Have you been to a meeting or conference presentation and seen people typing or texting? I often wondered: Are they taking notes? Checking email? Making dinner plans? Playing a game? I found this a little disconcerting, until I realized that they could be backchanneling—participating in an online chat about the session. At first, as a presenter/facilitator, I was a little skeptical about this. But several experiences changed my mind about how backchanneling could add to class participation and collaboration.
I’ve participated in many webinars, and the simultaneous chat among the attendees was interesting, as we asked questions, answered questions, made comments, or added information. In a recent NSTA Web Seminar, the presenters who were not “live” were monitoring this and responded to us when appropriate and asked us questions, too. As I briefly chatted with other participants, I found that I was still paying attention to the presentation. The backchannel interactions added another dimension to the webinar, similar to a turn-and-talk in the classroom. But I was talking with people from across the country, not just turning to 1-2 people physically sitting next to me. I could see how this could open up the classroom to students who might be hesitant to ask a question, especially when conversations are dominated by others. More students could be involved beyond the hand-raisers or more vocal students.

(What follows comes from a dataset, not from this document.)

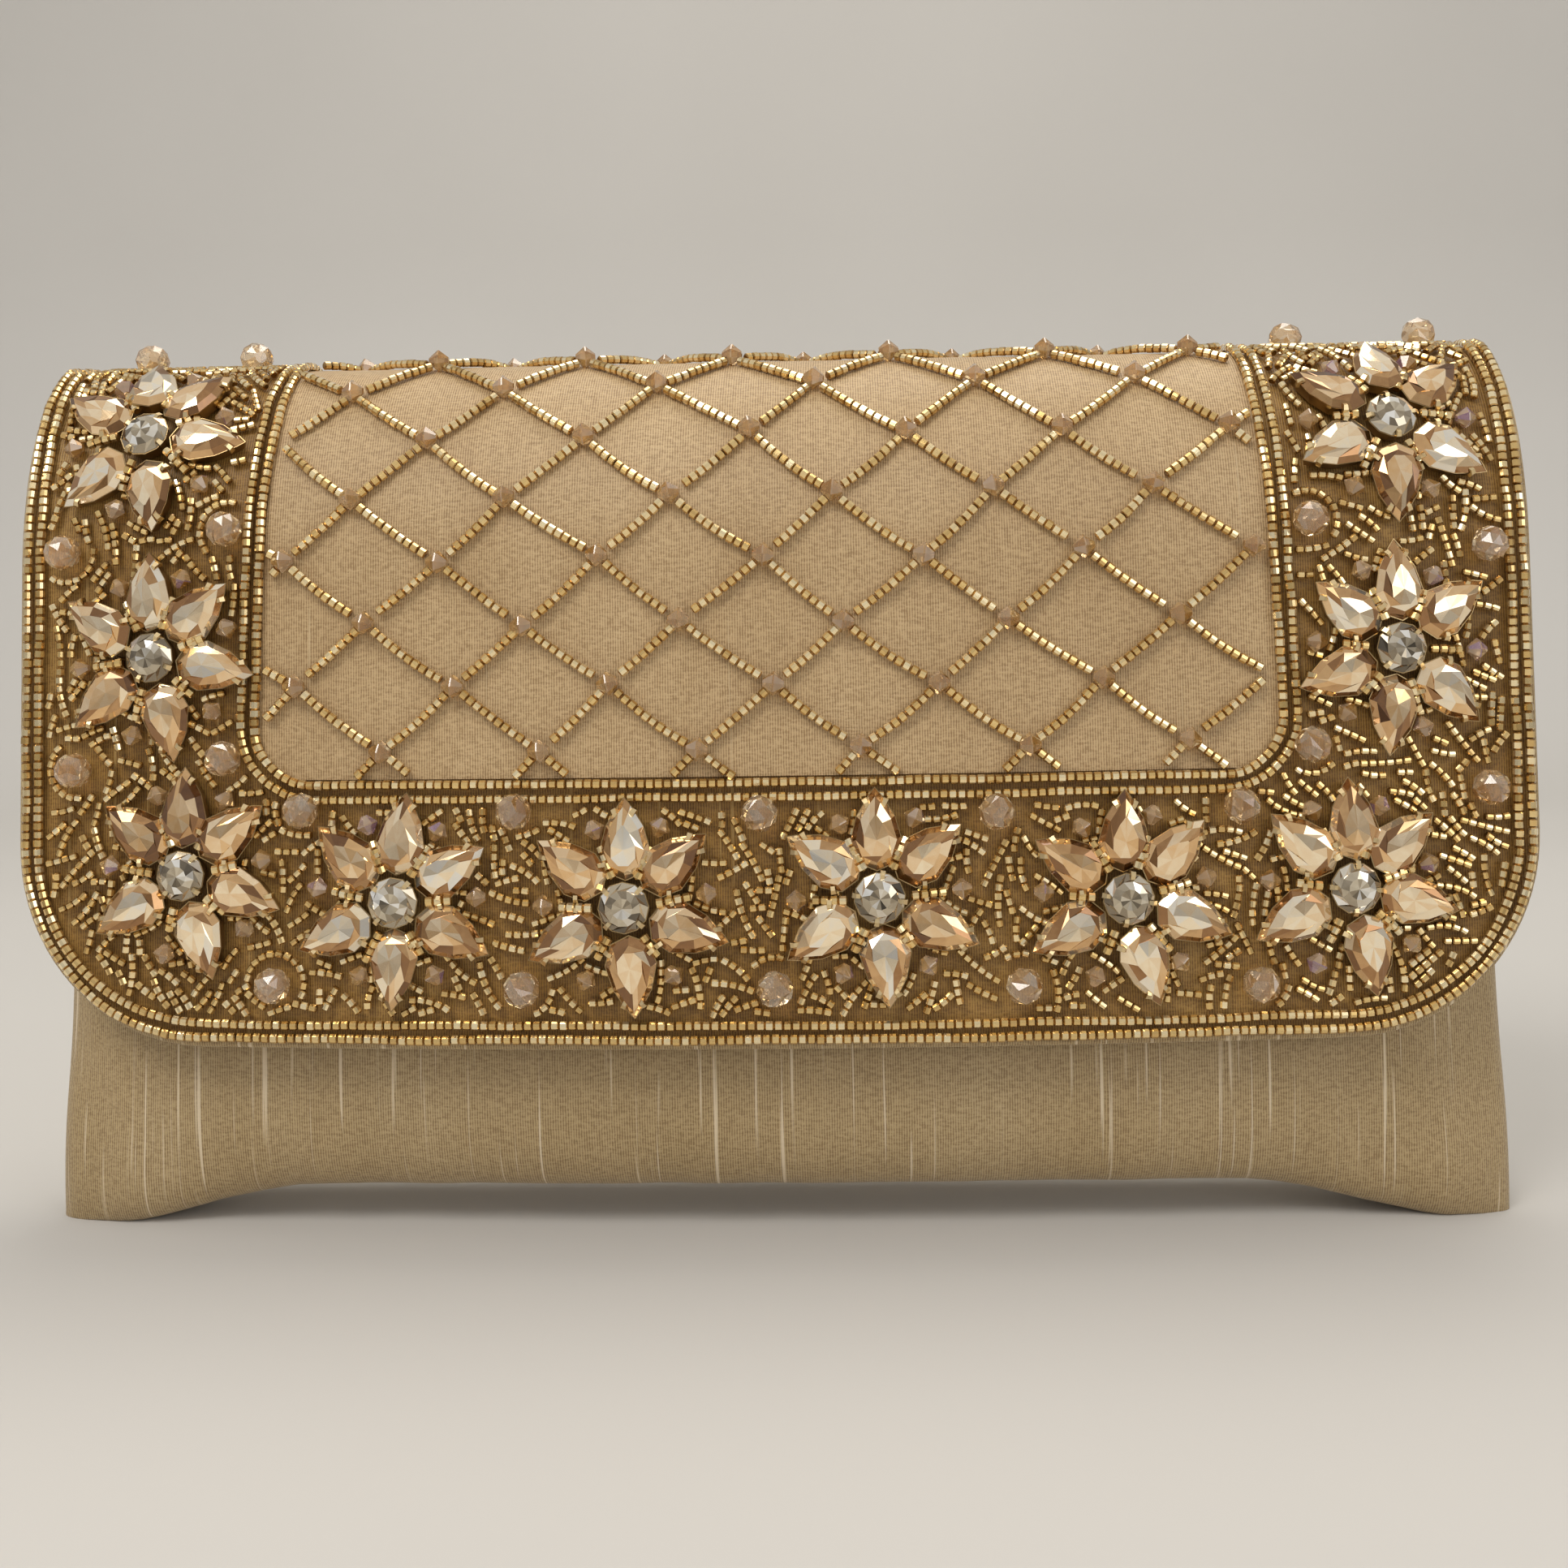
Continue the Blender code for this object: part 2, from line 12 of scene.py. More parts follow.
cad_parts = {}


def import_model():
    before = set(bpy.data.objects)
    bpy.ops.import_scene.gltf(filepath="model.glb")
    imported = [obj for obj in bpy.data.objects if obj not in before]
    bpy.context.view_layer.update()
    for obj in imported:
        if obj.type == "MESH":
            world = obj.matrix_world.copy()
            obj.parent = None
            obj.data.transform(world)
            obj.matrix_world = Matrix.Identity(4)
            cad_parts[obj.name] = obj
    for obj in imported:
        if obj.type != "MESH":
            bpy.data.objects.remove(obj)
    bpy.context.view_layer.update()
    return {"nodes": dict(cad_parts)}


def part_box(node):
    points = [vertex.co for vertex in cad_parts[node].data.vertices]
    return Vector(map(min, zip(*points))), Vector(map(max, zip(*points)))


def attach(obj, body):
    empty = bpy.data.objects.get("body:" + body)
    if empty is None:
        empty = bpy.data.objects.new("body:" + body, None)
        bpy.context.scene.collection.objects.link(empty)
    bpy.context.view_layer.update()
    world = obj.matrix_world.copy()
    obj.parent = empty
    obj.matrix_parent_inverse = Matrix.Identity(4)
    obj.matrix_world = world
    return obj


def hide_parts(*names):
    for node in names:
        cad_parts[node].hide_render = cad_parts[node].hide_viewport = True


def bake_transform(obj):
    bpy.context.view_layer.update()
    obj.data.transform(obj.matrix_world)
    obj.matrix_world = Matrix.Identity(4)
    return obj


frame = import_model()

MM = 0.001
SEED = 7

# the pouch and flap surfaces: the CAD's, with softer lower corners
LEAN = 0.05               # each point moves back by this share of its height
Y_SHIFT = 3.5
POUCH_HALF_W = 124.5
FRONT_DEPTH = 20.2
FRONT_BOW = 8.0
BACK_DEPTH = 15.5
BACK_BOW = 2.5
BOTTOM_RISE = 6.0
CORNER_DROP = 8.0
CORNER_SAG = (76.0, 124.0)   # the lower edge sags between these distances from the middle
BOTTOM_ROLL = 24.0
MOUTH_Z = 126.0
MOUTH_SIDE_DROP = 10.0
MOUTH_EASE = (84.0, 126.0, 0.25)   # between these heights the front draws in by this share
BACK_OPEN = (0.70, 0.97)  # the back's side seam opens between these shares of the way up
BACK_TOP_Z = 119.6
SEAM_FORWARD = 5.0
SEAM_STRAIGHT_Z = 45.0    # the side seam runs straight above this height
LOWER_REACH = 10.5
LINING_DEPTH = 6.2
POUCH_ROWS = 60
LOW_TAPER = 0.010         # the soft lower corners draw in by this share of the width
FLAP_HALF_W = 124.2
FLAP_CORNER_R = 31.0
FLAP_END_S = 124.4
DOME_TOP_Z = 146.0
FRONT_RISE = 35.0
FRONT_REACH = 27.0
FRONT_MEAN_REACH = 25.0
REAR_RISE = 26.0
FRONT_ARC = 47.5
REAR_ARC = 32.8
FLAP_THICK = 4.3
UNDERSIDE_INSET = 0.6     # the flap's lining stops this far inside its edge
FOLD_SIDE_INSET = 8.0     # the fold's lining stops this far inside the flap's sides
FOLD_STRIP_LAP = 12.0     # the fold's silk runs this far down past the flap's rear edge
SILK_TOP = 0.42           # upper and under faces of the plain silk, above the flap's ground
SILK_UNDER = 0.14
REAR_SPLIT_S = -16.0      # behind this line the flap bends with the fold
CLOTH_COLUMNS = 96
POCKET_HALF_W = 54.0
POCKET_INSIDE = 6.6       # depth of the pocket cloth inside the back panel's outer face
POCKET_BAG = 1.2          # how far the pocket's mouth stands open
POCKET_SLACK_Z = (48.0, 98.0)
POCKET_CLOTH = 0.5
POCKET_HEM = 0.35         # extra thickness of the turned edge above POCKET_HEM_Z
POCKET_HEM_Z = 93.0

RIB_SCALE = 748.0         # ribs 0.42 mm apart
CAMERA_SPOT = (0.0127, -0.2993, 0.106)
CAMERA_YAW = 1.9          # degrees
CAMERA_ROLL = -0.96
CAMERA_LENS = 40.06
CAMERA_SHIFT = -0.124

SKY_STOPS = ((0.0, (0.10, 0.09, 0.08)), (0.45, (0.22, 0.20, 0.18)), (0.62, (0.75, 0.74, 0.74)),
             (1.0, (1.0, 0.98, 0.95)))

# beading
SEED_R = 0.80
SEED_SIDES = 10
FILL_R = 0.68
SEED_PITCH = 1.43
ROW_START_S = -27.0
WINDOW_LEFT = -82.9
WINDOW_RIGHT = 82.3
WINDOW_SLANT = 2.5        # the window is this much narrower on each side at the apex
WINDOW_BOTTOM_S = 82.3
WINDOW_R = 9.0
NET_PITCH_S = 10.2
NET_FIRST_S = 6.1
NET_PITCH_X = 26.3
NET_FIRST_X = -68.6
NET_SPAN = (0.09, 0.91)   # part of the way between two crossings that carries seed beads
NET_SHORTEST = 0.08       # a shorter part is left out
NET_DRIFT = 1.1           # the crossings move this much to the right with each row
FILL_TRIES = 70000
FILL_ROOM = 1.34          # least distance between the middles of fill beads
FLOWERS = (               # x, s, and the directions of the pear stones in degrees
    (-103.8, 25.2, (152, 96, 46, -6, -78, -136)),
    (-100.7, 62.1, (148, 92, 45, -10, -76, -140)),
    (-95.3, 97.6, (139, 88, 42, -16, -72, -148)),
    (-59.9, 101.8, (137, 83, 30, -30, -90, -152)),
    (-22.7, 102.7, (142, 88, 42, -21, -84, -151)),
    (17.8, 101.6, (145, 92, 42, -27, -84, -149)),
    (57.0, 102.4, (147, 92, 45, -19, -76, -151)),
    (93.2, 101.6, (137, 90, 42, -12, -78, -155)),
    (102.9, 26.3, (150, 92, 38, -34, -90, -152)),
    (101.9, 63.6, (142, 91, 38, -42, -98, -159)),
)
TOP_CRYSTALS = ((-111.0, -1.0), (-92.0, -1.0), (92.0, -2.0), (115.0, -1.0))
CRYSTALS = (
    (-116.6, 44.6), (-88.6, 41.5), (-114.5, 80.4), (-88.6, 78.5), (-80.2, 115.0), (-75.5, 87.0),
    (-40.4, 87.3), (-39.3, 115.4), (-1.0, 88.0), (1.1, 115.6), (36.6, 88.2), (40.4, 115.6),
    (75.6, 88.0), (78.0, 116.2), (88.2, 42.8), (117.5, 47.0), (87.4, 78.6), (116.3, 86.1),
)
PEAR_LONG = 13.0
PEAR_WIDE = 8.2
PEAR_SIDES = 10
PEAR_TAPER = 0.95         # how much the outline narrows towards the point
PEAR_FULL = 1.28          # keeps the widest part at the full width
PEAR_MIDDLE = 10.9       # distance of a pear's middle from the flower's centre
CHATON_R = 4.0
CRYSTAL_R = 3.0
BICONE_R = 2.0


def smooth(low, high, value):
    t = min(max((value - low) / (high - low), 0.0), 1.0)
    return t * t * (3.0 - 2.0 * t)


def world(x, y, z):
    return Vector((x, y + Y_SHIFT + LEAN * z, z)) * MM


# ---------------------------------------------------------------- surfaces
def pouch_point(side, u, v, depth):
    half = POUCH_HALF_W - depth
    x = half * math.sin(0.5 * math.pi * u)
    pinch = math.sqrt(max(0.0, 1.0 - (abs(x) / half) ** 10))
    low = BOTTOM_RISE - CORNER_DROP * smooth(*CORNER_SAG, abs(x)) + depth
    roll = BOTTOM_ROLL - depth * 0.5
    if side < 0:
        top = MOUTH_Z - MOUTH_SIDE_DROP * (abs(x) / half) ** 4
    else:
        top = BACK_TOP_Z
    if v < 0.5:
        angle = math.pi * v
        z = low + roll * (1.0 - math.cos(angle) ** (2.0 / 3.0))
        out = math.sin(angle) ** (2.0 / 3.0)
    else:
        z = low + roll + (top - low - roll) * (v - 0.5) * 2.0
        out = 1.0
    z = max(z, depth)
    middle = -SEAM_FORWARD * (1.0 - smooth(0.0, SEAM_STRAIGHT_Z, z - depth))
    ratio = x / POUCH_HALF_W
    if side < 0:
        reach = max(FRONT_DEPTH - FRONT_BOW * ratio * ratio + middle, LOWER_REACH) - depth
        low_z, high_z, ease = MOUTH_EASE
        reach *= 1.0 - ease * smooth(low_z, high_z, z)
    else:
        reach = (BACK_DEPTH - BACK_BOW * ratio * ratio) - middle - depth
        pinch = pinch + (1.0 - pinch) * smooth(*BACK_OPEN, v)
    y = middle + side * (0.1 + (reach - 0.1) * pinch * out)
    return x, y, z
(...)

At a workshop, my colleague introduced the teacher-participants to Today’s Meet, a free tool for backchanneling. She set up a “room,” shared the URL and hashtag with the participants, and as the workshop progressed, teachers could add to the conversation in 140-character notes using their laptops or smart phones (via a website or Twitter). We monitored the channel from her laptop and we would share questions or interesting comments. I compared this to the previous day’s session in which we were greeted with blank stares when participants were asked if there were any questions or comments. We now had feedback from participants who in the previous day had never participated verbally in the conversations. At the end of the day, instead of asking for a summary from the 2-3 participants who raised their hands, all of the teachers “tweeted” their feedback. Today’s Meet has an archive feature, so we could review the comments and questions after the session.
So I’m now more open to the concept, especially after following several conferences that I was unable to attend (e.g, #ISTE12). I’m curious to know others’ experiences in backchanneling as a way to get students more involved in class activities, assuming that laptops, tablets, or smartphones are part of the mix. I suspect that the teacher would have to model appropriate and productive comments and questions. I liked Today’s Meet because it’s free, access is limited to those who are given the URL or hashtag, after a designated amount of time the channel is disabled, the session can be archived for up to a year, and no membership or registration is required to use this. But I’m sure there are other tools that enable the collaborative process.
This could be another collaborative tool in our instructional toolboxes, along with face-to-face conversations, written reports/summaries, and one-to-one conferencing with the teacher.